Does it perform NLP on company documents?
My assumption is that it works on metadata coming from a relational schema with a rule parser on top.
Honestly I don't see how it would work well enough if it was based on NLP of unstructured data.
But the best, still-mostly-hidden feature I've found recently is App Scripting and especially the ability to do a UrlFetch.
I use it as an "API Runner" to run various batch jobs against APIs.
It's fairly trivial to get this to work with well-formatted data.
I'm currently evaluating BI solutions for my company and just about every single one has something like this.

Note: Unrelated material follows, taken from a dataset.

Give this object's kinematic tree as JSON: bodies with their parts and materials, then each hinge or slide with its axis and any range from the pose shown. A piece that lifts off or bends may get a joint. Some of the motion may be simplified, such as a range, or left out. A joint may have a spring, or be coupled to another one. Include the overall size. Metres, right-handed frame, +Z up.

Google used to say that everyone who did an RFP chose Google Apps/GSuite. The problem is that nobody does that!
I'm not convinced it's better just because it has machine learning on the back end, but if excel would learn how I want my graphs made from how I manually adjust the graphs (adding axis labels and a title, color preferences, never a 3d bar or pie chart), that'd be a nice enhancement. I'm sure there's a setting, but I haven't searched for it.

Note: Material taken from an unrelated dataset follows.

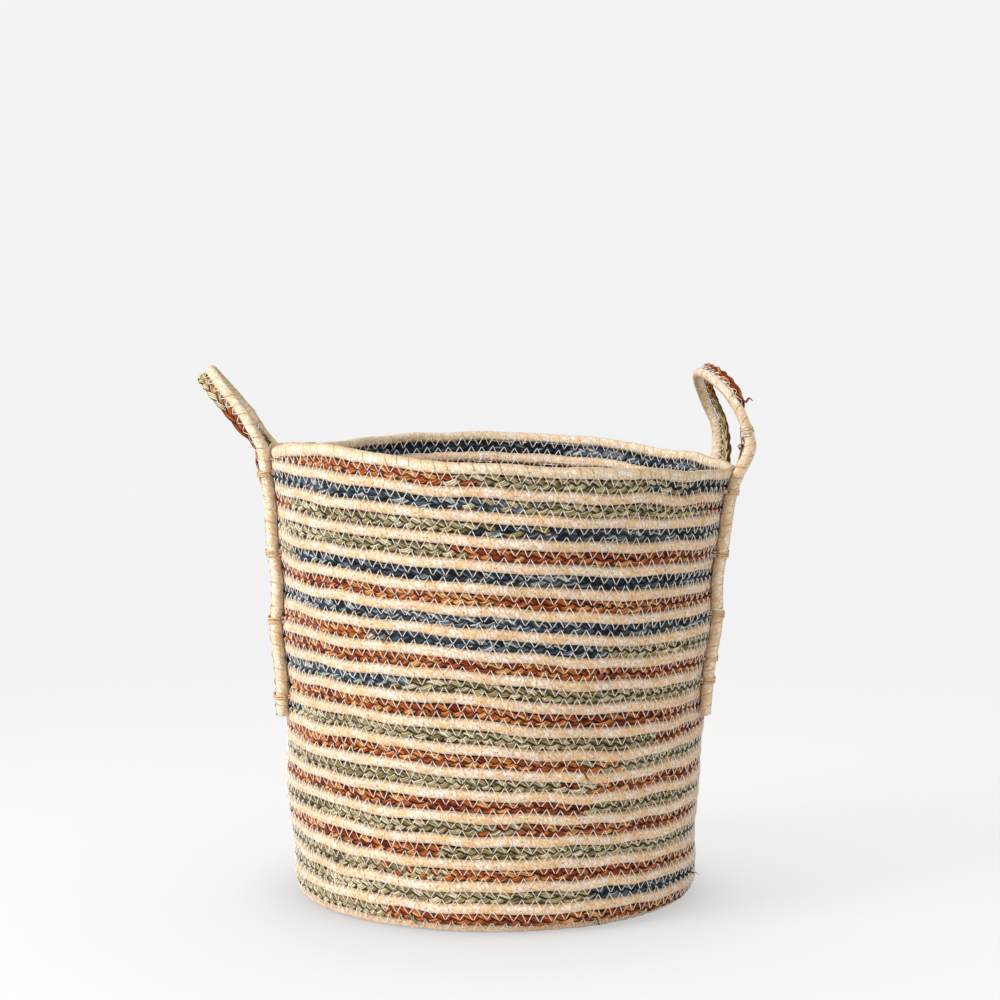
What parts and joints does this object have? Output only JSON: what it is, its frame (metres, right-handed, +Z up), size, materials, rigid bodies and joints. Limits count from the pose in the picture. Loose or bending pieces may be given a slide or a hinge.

You would message the bot something like "sessions for this month", and it would send back a graph.
wonder if you could make a similar bot with google sheets if they provide an api
has anyone worked on something like this ? the big challenge is synchronization - between server and multiple clients - while being able to offload a lot of computations on to the client.

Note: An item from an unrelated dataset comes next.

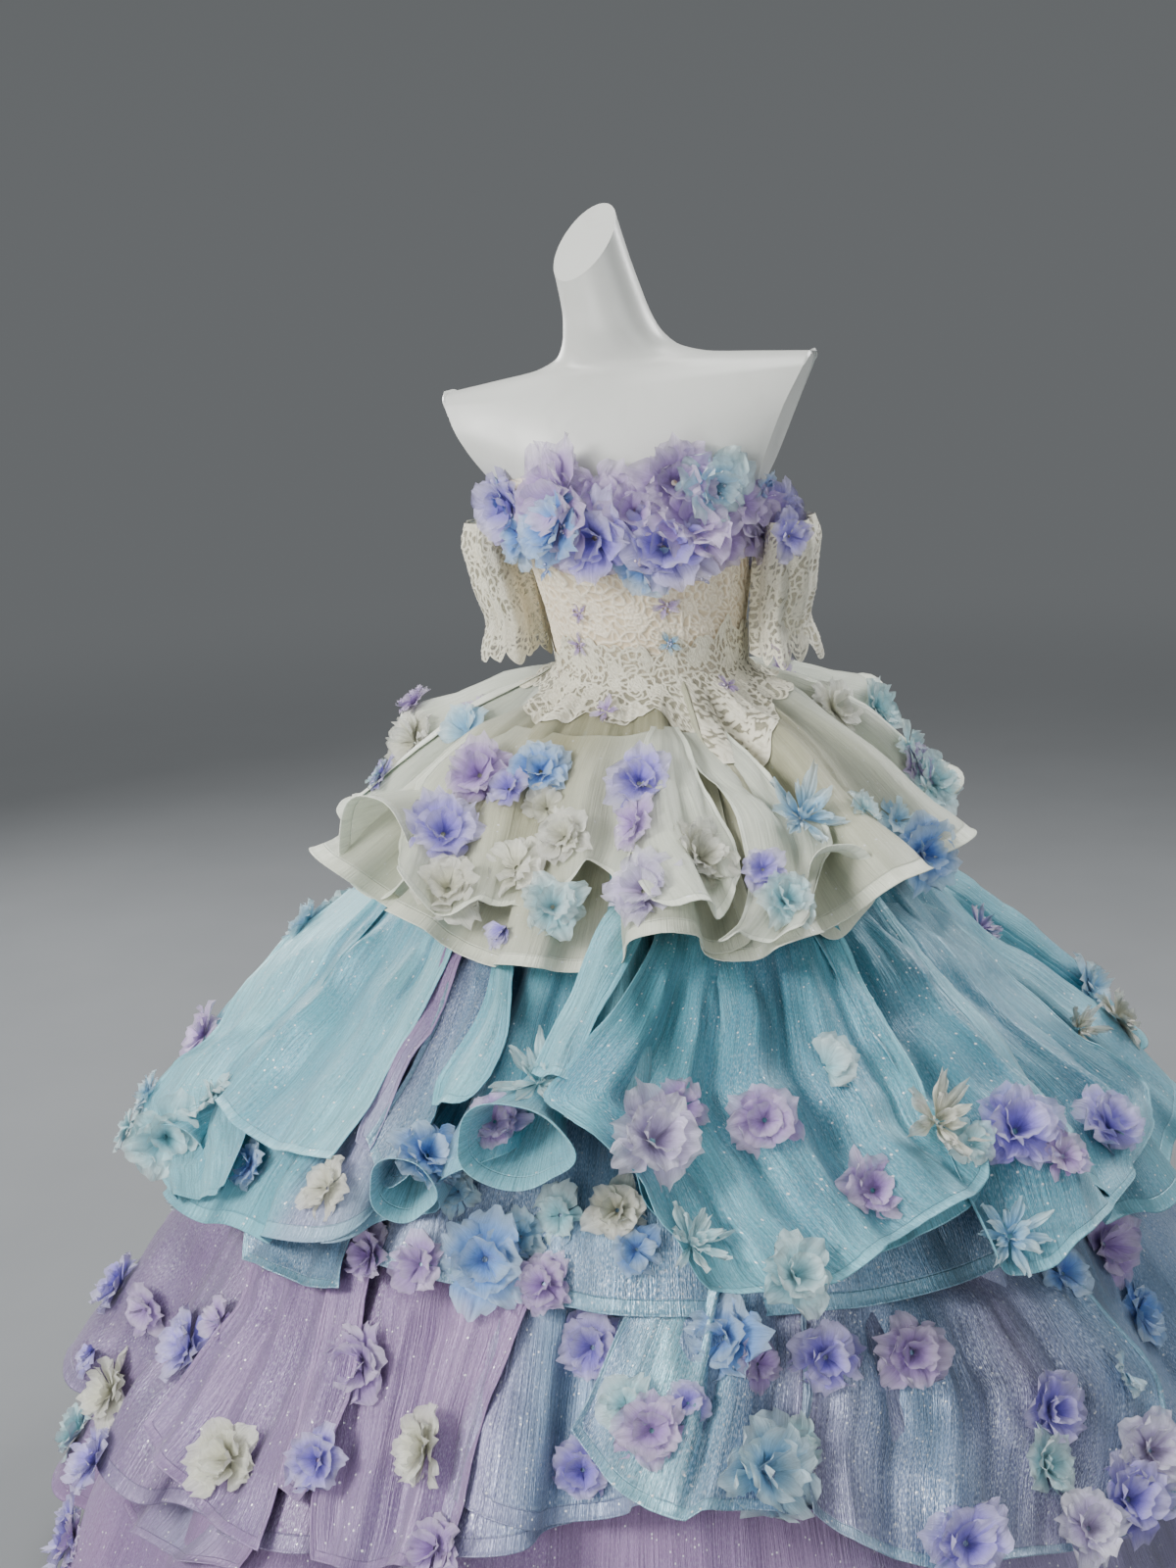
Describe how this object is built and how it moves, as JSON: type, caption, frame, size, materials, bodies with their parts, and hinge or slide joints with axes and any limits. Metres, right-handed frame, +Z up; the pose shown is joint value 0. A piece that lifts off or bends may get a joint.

I wonder how is the security built ? if i maliciously change the formulas in my browser.. will the backend datastore still accept the data ?
Implementing 70% of the most basic of all functionality of Excel is easy. Implementing 90% is insanely difficulty.
I would say Handsontable reaches the mark of 78%.
I've tried twice, one with React + Mori and one in Cyclejs. In the first I may have reached 82%, in the second probably 85%. But in both cases the latest features I added started to conflict with the oldest ones and I abandoned everything.
We use HOT, but have been considering aggrid. Because of these tools, that's not the hard part any more..It's the synchronization and computation logic.
We need open source implementations for stuff like that.